▶ _Goal_
Your task is to copy every line of the records below that contains "shown".

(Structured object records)

────────────────────────────────────────

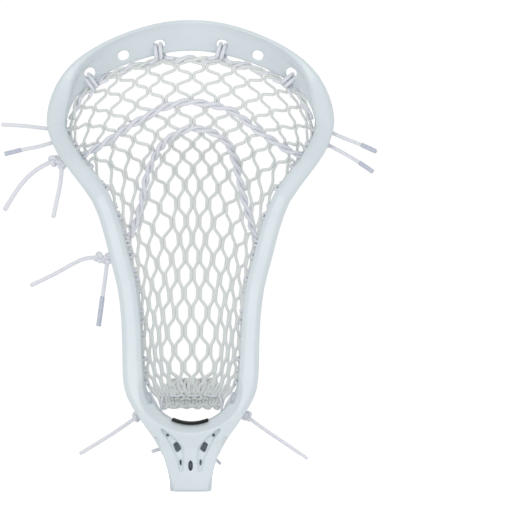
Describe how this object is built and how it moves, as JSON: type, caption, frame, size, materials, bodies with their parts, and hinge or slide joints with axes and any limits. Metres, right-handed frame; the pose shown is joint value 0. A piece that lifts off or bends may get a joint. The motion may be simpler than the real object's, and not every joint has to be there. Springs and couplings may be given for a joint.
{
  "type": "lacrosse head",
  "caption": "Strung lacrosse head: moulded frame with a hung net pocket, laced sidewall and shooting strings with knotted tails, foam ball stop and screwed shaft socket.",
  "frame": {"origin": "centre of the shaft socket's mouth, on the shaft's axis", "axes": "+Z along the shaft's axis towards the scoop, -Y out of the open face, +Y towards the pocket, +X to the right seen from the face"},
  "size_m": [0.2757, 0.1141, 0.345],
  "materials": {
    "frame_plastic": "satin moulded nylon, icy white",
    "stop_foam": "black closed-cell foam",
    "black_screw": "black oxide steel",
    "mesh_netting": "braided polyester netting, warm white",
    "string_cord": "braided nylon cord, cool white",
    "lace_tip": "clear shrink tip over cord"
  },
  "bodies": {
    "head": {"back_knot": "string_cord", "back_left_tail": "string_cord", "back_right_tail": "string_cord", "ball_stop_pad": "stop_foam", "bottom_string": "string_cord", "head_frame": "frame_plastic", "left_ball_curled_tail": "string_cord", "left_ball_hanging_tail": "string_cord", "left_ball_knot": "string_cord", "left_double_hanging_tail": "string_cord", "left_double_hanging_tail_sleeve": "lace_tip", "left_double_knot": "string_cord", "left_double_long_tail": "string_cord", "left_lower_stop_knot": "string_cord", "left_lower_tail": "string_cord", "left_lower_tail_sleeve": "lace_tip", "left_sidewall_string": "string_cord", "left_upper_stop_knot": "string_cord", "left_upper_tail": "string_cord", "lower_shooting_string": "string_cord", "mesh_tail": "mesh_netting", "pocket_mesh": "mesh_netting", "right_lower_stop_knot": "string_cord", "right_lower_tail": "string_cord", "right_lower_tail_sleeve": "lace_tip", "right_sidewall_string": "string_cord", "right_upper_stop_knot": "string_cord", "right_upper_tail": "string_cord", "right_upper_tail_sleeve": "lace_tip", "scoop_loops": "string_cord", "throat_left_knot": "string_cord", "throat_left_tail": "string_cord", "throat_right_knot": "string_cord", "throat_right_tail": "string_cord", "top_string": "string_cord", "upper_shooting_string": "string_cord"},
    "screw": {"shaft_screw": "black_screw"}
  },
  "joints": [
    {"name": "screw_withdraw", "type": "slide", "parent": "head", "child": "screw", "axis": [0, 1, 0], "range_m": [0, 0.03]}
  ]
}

────────────────────────────────────────

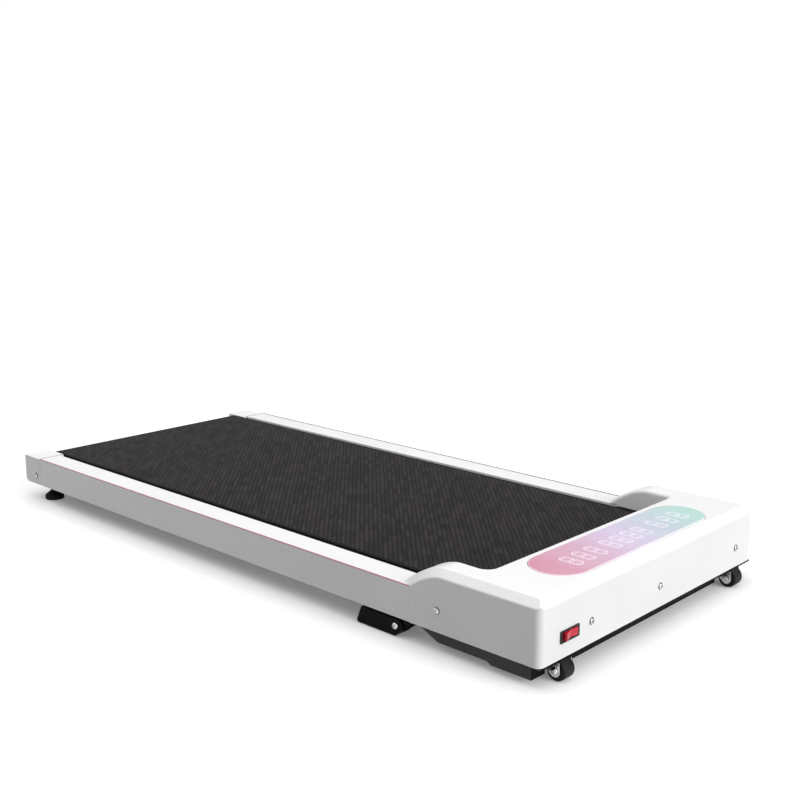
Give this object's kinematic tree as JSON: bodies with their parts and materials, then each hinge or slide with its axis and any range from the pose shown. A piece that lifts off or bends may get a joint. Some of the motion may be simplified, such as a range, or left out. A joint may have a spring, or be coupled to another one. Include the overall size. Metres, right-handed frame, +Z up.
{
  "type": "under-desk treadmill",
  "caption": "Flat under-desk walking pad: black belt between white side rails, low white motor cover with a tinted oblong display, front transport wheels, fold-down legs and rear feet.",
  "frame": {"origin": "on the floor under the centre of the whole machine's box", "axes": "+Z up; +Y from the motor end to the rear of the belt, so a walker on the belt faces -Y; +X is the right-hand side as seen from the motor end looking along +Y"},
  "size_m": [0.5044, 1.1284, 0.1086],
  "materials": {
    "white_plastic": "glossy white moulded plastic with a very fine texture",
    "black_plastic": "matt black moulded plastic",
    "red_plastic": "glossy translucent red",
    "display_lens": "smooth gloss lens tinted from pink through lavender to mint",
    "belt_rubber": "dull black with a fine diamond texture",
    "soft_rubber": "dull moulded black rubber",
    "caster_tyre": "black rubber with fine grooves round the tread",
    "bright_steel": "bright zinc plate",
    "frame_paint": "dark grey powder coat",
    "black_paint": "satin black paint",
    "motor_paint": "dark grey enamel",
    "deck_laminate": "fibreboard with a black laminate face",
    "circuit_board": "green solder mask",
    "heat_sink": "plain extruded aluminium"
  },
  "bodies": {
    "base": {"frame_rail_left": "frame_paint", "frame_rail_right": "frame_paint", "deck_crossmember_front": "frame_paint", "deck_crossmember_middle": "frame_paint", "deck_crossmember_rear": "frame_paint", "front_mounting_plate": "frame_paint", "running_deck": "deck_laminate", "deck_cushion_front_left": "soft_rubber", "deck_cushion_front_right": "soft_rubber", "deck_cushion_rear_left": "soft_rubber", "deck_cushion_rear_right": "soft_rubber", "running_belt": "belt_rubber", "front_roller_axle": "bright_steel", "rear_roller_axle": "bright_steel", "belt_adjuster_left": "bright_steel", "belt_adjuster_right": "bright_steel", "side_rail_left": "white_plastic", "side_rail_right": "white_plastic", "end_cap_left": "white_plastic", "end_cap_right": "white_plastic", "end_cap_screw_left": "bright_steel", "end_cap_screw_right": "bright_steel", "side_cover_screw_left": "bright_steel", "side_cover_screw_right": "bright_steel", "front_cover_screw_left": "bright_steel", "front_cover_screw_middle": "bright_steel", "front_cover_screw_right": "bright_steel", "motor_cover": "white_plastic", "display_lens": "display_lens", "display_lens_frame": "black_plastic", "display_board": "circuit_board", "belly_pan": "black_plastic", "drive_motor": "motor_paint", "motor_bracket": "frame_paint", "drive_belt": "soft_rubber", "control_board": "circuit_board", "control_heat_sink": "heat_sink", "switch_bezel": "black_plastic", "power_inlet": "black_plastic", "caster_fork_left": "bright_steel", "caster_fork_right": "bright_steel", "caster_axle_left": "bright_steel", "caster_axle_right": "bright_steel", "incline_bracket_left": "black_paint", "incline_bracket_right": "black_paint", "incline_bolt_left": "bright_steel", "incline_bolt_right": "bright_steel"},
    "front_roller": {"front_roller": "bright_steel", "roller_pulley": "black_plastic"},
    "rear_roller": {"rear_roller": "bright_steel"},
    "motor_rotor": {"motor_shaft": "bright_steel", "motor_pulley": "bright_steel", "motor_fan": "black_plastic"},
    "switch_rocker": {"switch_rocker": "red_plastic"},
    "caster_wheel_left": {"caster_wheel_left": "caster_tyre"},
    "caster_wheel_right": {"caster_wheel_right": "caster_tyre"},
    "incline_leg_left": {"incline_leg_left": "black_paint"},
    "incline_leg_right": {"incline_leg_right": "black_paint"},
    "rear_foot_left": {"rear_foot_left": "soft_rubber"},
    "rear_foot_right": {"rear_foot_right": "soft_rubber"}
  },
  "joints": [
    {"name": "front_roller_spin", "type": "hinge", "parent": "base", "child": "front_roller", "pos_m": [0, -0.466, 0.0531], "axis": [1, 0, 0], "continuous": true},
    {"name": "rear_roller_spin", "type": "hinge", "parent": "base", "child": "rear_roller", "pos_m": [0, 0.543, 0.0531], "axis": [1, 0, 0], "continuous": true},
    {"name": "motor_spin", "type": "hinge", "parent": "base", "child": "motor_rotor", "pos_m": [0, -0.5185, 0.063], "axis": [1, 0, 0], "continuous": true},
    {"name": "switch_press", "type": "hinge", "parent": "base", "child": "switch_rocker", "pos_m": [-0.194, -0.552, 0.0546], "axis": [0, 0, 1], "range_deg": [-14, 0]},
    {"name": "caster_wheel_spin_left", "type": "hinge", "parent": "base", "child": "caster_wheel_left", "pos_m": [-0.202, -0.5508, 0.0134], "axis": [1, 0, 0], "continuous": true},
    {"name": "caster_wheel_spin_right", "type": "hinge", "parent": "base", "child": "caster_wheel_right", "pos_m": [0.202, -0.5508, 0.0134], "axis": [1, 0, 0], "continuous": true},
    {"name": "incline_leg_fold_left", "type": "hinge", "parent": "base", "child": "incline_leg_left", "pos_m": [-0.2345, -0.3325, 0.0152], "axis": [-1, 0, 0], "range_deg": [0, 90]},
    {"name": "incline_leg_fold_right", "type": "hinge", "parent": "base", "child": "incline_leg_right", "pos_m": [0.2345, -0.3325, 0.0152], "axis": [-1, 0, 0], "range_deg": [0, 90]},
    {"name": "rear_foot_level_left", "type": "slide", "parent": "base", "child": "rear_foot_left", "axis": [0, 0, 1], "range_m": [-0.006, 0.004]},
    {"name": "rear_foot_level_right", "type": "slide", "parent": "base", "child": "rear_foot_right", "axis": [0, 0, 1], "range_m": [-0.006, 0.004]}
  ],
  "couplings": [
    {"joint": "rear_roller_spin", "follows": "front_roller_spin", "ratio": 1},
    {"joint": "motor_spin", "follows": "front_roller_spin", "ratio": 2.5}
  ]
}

────────────────────────────────────────

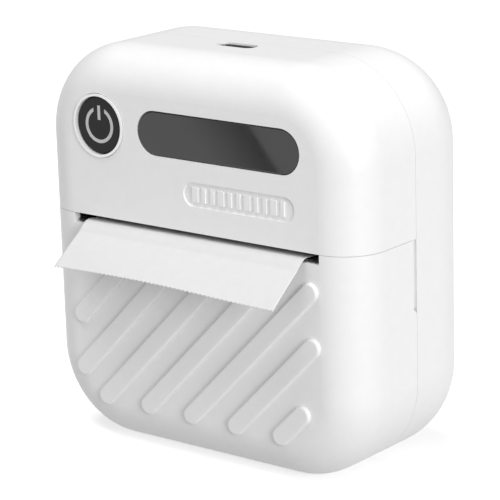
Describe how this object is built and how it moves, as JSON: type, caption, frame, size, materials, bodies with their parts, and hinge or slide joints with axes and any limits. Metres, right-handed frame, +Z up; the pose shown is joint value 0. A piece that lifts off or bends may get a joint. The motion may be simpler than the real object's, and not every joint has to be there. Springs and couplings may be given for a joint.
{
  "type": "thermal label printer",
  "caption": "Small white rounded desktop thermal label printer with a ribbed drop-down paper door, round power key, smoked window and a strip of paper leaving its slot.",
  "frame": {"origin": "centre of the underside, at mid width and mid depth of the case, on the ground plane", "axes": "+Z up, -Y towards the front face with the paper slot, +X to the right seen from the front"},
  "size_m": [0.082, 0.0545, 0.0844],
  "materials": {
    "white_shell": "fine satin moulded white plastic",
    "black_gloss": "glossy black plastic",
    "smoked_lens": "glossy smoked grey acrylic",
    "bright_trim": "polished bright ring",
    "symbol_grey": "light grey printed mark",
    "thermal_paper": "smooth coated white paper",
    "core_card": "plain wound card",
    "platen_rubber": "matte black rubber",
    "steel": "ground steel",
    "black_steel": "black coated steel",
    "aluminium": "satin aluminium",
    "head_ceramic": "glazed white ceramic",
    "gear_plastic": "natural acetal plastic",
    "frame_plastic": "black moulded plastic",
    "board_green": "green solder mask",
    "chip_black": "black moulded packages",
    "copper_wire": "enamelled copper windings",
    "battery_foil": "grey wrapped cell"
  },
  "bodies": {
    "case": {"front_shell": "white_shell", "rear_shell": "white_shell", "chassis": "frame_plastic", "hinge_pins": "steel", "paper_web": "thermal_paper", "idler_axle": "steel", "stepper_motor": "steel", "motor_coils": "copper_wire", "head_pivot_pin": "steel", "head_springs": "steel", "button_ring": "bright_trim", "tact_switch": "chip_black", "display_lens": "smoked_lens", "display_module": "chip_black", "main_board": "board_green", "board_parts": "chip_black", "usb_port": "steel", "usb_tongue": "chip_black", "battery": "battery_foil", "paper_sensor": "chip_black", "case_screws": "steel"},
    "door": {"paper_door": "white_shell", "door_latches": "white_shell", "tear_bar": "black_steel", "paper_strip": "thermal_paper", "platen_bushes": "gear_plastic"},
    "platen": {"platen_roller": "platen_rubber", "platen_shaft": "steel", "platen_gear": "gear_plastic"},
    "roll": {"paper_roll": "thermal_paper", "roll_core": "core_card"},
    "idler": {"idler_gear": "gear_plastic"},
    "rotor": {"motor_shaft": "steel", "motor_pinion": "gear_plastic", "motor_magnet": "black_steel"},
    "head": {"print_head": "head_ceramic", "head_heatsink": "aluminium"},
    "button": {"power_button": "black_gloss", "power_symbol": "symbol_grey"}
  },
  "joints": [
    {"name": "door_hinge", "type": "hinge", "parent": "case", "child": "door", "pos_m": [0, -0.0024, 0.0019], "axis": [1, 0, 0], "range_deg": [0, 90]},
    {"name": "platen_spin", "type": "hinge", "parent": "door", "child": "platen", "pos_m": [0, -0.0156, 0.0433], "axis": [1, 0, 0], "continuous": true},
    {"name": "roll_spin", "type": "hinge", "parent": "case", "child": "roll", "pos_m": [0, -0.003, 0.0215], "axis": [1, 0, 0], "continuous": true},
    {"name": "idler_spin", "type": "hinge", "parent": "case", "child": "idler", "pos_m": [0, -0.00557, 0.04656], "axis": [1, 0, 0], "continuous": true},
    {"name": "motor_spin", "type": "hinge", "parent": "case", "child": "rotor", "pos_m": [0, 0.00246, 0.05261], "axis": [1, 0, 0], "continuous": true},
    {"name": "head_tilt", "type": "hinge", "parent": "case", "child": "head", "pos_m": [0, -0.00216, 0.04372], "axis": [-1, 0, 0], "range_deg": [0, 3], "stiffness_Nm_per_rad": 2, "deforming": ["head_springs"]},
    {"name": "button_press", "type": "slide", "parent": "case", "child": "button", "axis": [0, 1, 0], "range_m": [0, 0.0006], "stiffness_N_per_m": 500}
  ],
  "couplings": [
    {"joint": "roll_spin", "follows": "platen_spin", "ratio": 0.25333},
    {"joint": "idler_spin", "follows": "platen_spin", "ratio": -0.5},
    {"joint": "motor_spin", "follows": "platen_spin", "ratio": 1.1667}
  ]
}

────────────────────────────────────────

▶ _Final result_
Describe how this object is built and how it moves, as JSON: type, caption, frame, size, materials, bodies with their parts, and hinge or slide joints with axes and any limits. Metres, right-handed frame; the pose shown is joint value 0. A piece that lifts off or bends may get a joint. The motion may be simpler than the real object's, and not every joint has to be there. Springs and couplings may be given for a joint.
Give this object's kinematic tree as JSON: bodies with their parts and materials, then each hinge or slide with its axis and any range from the pose shown. A piece that lifts off or bends may get a joint. Some of the motion may be simplified, such as a range, or left out. A joint may have a spring, or be coupled to another one. Include the overall size. Metres, right-handed frame, +Z up.
Describe how this object is built and how it moves, as JSON: type, caption, frame, size, materials, bodies with their parts, and hinge or slide joints with axes and any limits. Metres, right-handed frame, +Z up; the pose shown is joint value 0. A piece that lifts off or bends may get a joint. The motion may be simpler than the real object's, and not every joint has to be there. Springs and couplings may be given for a joint.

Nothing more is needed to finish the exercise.